* WHAT YOU SHOULD DO: Print the lines of the data, starting with the first, up to and including the line where "return p + (0, -pipe_reach, seat_z)" appears.

* INFORMATION PROVIDED:
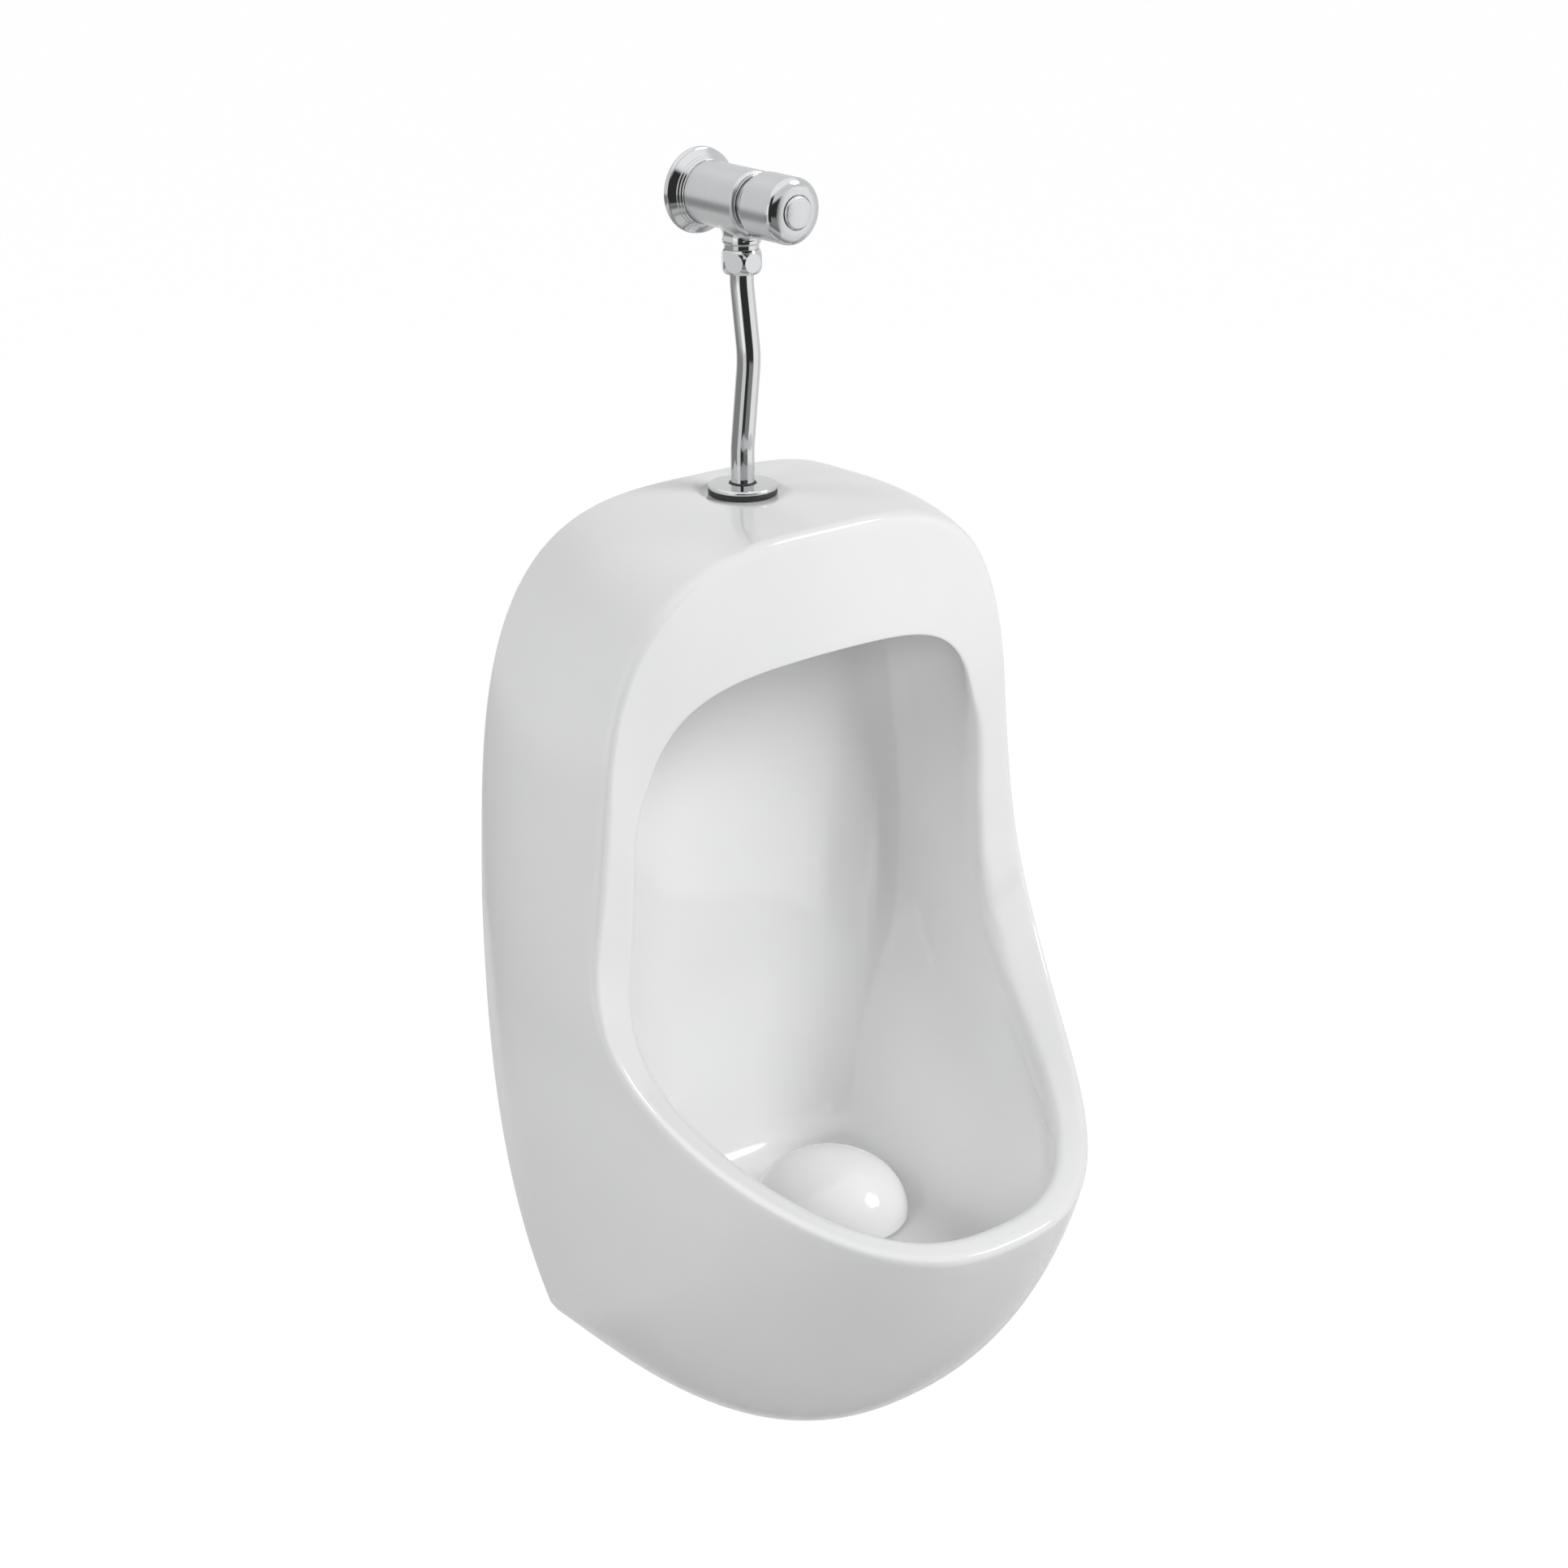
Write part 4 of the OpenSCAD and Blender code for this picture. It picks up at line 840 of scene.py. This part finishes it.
pipe = tube("bent_flush_pipe", bent_line(route, bend_radius, 16), pipe_half, pipe_bore)
finish(pipe, "urinal", "chrome", polished, "flush_pipe")


# Rosette. A shallow spun disc of chromed brass that lies loose over the head of the spud. The
# spinning has left fine rings in it, about the pipe's axis.
def at_spud(p):
    """From a turning axis to the spud's, with the height from the ceramic's flat."""
    return p + (0, -pipe_reach, seat_z)


spun, place, shader = new_material("spun_chrome", Metallic=1.0)
x, y, z = place.split()
y = y + pipe_reach * MM
radius = place.math("SQRT", x * x + y * y)
rings = radius.node("ShaderNodeTexNoise", {"noise_dimensions": "1D"},
                    {"W": radius, "Scale": 2600.0, "Detail": 2.0})
feed(shader, Base_Color=tint(rings, (0.57, 0.575, 0.58), (0.67, 0.675, 0.68)),
     Roughness=rings * 0.08 + 0.05, Normal=relief(rings, depth=0.0001, strength=0.1))
rosette = lathe("spud_rosette", [
    (8, 5.4), (13.6, 5.4), (13.6, 3.2), (19.9, 3.2), (20.5, 3.8, 0.4), (20.5, 5.2, 0.5),
    (19.6, 6.1, 0.5), (8.5, 6.6, 0.2), (8, 6.3, 0.2)], at_spud)
finish(rosette, "urinal", "chrome", spun, "inlet_rosette")


# Rubber rings. A moulded black washer between the rosette and the ceramic, and a thin ring
# round the foot of the pipe.
def mottled(name, tones, rough, grain, **constants):
    """A finish that changes a little by three noises. tones: scale, detail, dark and light
    colour; rough: scale, detail, least roughness and what is added; grain: scale, detail,
    depth in metres and strength."""
    material, place, shader = new_material(name, **constants)
    feed(shader, Base_Color=tint(noise(place, *tones[:2]), *tones[2:]),
         Roughness=noise(place, *rough[:2]) * rough[3] + rough[2],
         Normal=relief(noise(place, *grain[:2]), *grain[2:]))
    return material


rubber = mottled("black_rubber", tones=(200, 3, (0.012, 0.012, 0.013), (0.03, 0.03, 0.032)),
                 rough=(350, 2, 0.45, 0.25), grain=(1200, 3, 0.0001, 0.4), IOR=1.5)
washer_bore, washer_top = 10.7, 3.15
washer = lathe("rubber_washer", [
    (washer_bore, 0.02), (20.3, 0.02, 0.5), (20.5, 1.6, 0.6), (20.3, washer_top, 0.5),
    (washer_bore, washer_top)], at_spud)
finish(washer, "urinal", "black_rubber", rubber, "inlet_washer")
lip = lathe("pipe_lip", [
    (7.05, 5.3), (7.9, 5.3), (7.95, 6.6), (8.1, 6.7, 0.1), (7.8, 7.2, 0.2), (7.05, 7.4, 0.2)],
    at_spud)
finish(lip, "urinal", "black_rubber", rubber, "pipe_grommet")


# Drain cover. A plain white dome, moulded in gloss plastic, that stands on three feet over the
# waste, with a stem below it that sits in the waste's socket. It lifts off.
def over_drain(p):
    """From a turning axis to the drain's, with the height from the bowl's floor."""
    return p + (0, -drain_reach, floor_z)


gloss = mottled("white_gloss", tones=(12, 2, (0.82, 0.825, 0.822), (0.85, 0.853, 0.85)),
                rough=(40, 2, 0.03, 0.04), grain=(70, 1, 0.0003, 0.08), IOR=1.5)
cover_half, cover_high, cover_wall, cover_low = 49, 38, 4, 2.5
stem_half, stem_top, stem_end = 6, 36.1, -42
quarter = np.linspace(0, math.pi / 2, 30)


def dome_line(half, high, angles):
    """A quarter of an ellipse: (half cos a, low + high sin a), with a hair of rounding."""
    return [(half * math.cos(a), cover_low + high * math.sin(a), 0.02) for a in angles]


hollow_half, hollow_high = cover_half - cover_wall, cover_high - cover_wall
beside_stem = quarter[hollow_half * np.cos(quarter) > stem_half + 0.5]
cover = lathe("dome_cover", [
    (0, cover_low + cover_high), *dome_line(cover_half, cover_high, quarter[-2::-1]),
    *dome_line(hollow_half, hollow_high, beside_stem), (stem_half, stem_top, 0.3),
    (stem_half, stem_end + 1, 0.3), (stem_half - 1, stem_end, 0.4), (0, stem_end)],
    over_drain, closed=False, sides=200, steps=2)
finish(cover, "cover", "white_plastic", gloss, "drain_cover")
foot_reach = 46.8
foot_outline = [(0, 0.7), (1.6, 0.7, 0.5), (1.8, 4.6, 0.3), (0, 4.7)]
for number, way_round in enumerate(np.radians([30, 150, 270]), 1):
    aside = foot_reach * np.array([math.cos(way_round), math.sin(way_round), 0])
    foot = lathe(f"cover_foot_{number}", foot_outline, lambda p: over_drain(p + aside),
                 closed=False, sides=32)
    finish(foot, "cover", "white_plastic", gloss)

# Parts inside the valve, the inlet and the waste. Brass is turned and left bare, the waste, the
# spindle and the spring are stainless steel, and the seals between them are rubber.
brass = mottled("machined_brass", tones=(90, 3, (0.58, 0.42, 0.19), (0.74, 0.57, 0.31)),
                rough=(250, 2, 0.22, 0.12), grain=(900, 2, 0.0001, 0.2), Metallic=1.0)
coat(brass, "inlet_nipple", "valve_seat", "poppet", "inlet_spud", "spud_nut")
steel = mottled("drawn_steel", tones=(120, 3, (0.52, 0.52, 0.52), (0.68, 0.68, 0.67)),
                rough=(300, 2, 0.2, 0.12), grain=(700, 2, 0.0001, 0.2), Metallic=1.0)
coat(steel, "return_spring", "knob_screw", "spindle", "waste_body")
coat(rubber, "spindle_seal", "poppet_seal", "union_seal", "pipe_o_ring", "spud_gasket",
     "waste_gasket", "waste_washer", "trap_inlet_seal", "trap_cup_seal", "outlet_seal")

# Bottle trap and spray head. White plastic mouldings: the trap's are screwed together by hand
# under the waste, and the head sits at the inlet in the bowl's ceiling.
plastic = mottled("trap_plastic", tones=(20, 3, (0.74, 0.745, 0.74), (0.8, 0.803, 0.795)),
                  rough=(150, 2, 0.25, 0.12), grain=(500, 2, 0.0002, 0.15), IOR=1.46)
coat(plastic, "spray_head", "waste_locknut", "trap_inlet_nut", "trap_head", "dip_tube",
     "trap_cup", "outlet_nut", "outlet_pipe")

* ANSWER TO THIS TASK:
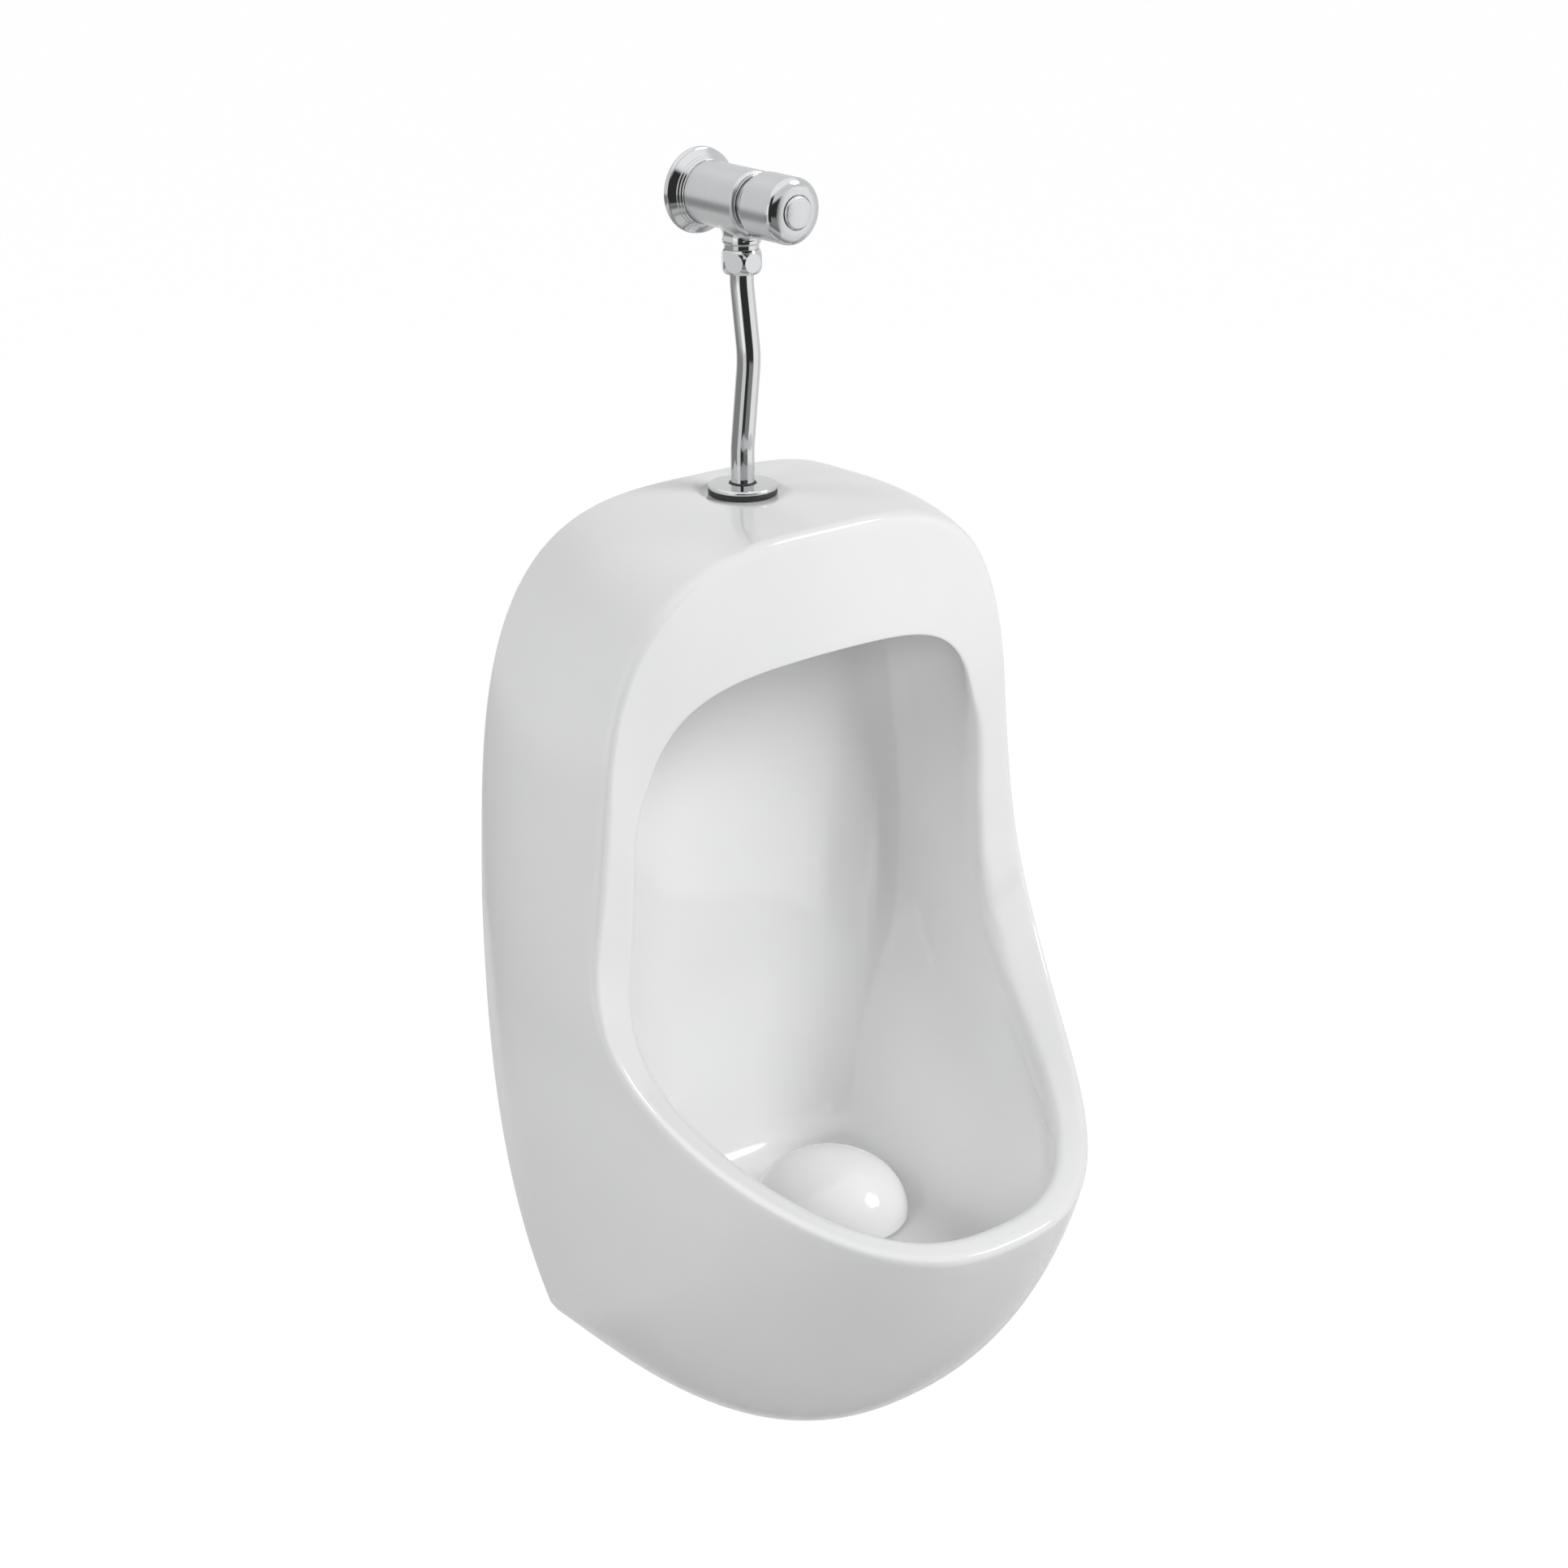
Write part 4 of the OpenSCAD and Blender code for this picture. It picks up at line 840 of scene.py. This part finishes it.
pipe = tube("bent_flush_pipe", bent_line(route, bend_radius, 16), pipe_half, pipe_bore)
finish(pipe, "urinal", "chrome", polished, "flush_pipe")


# Rosette. A shallow spun disc of chromed brass that lies loose over the head of the spud. The
# spinning has left fine rings in it, about the pipe's axis.
def at_spud(p):
    """From a turning axis to the spud's, with the height from the ceramic's flat."""
    return p + (0, -pipe_reach, seat_z)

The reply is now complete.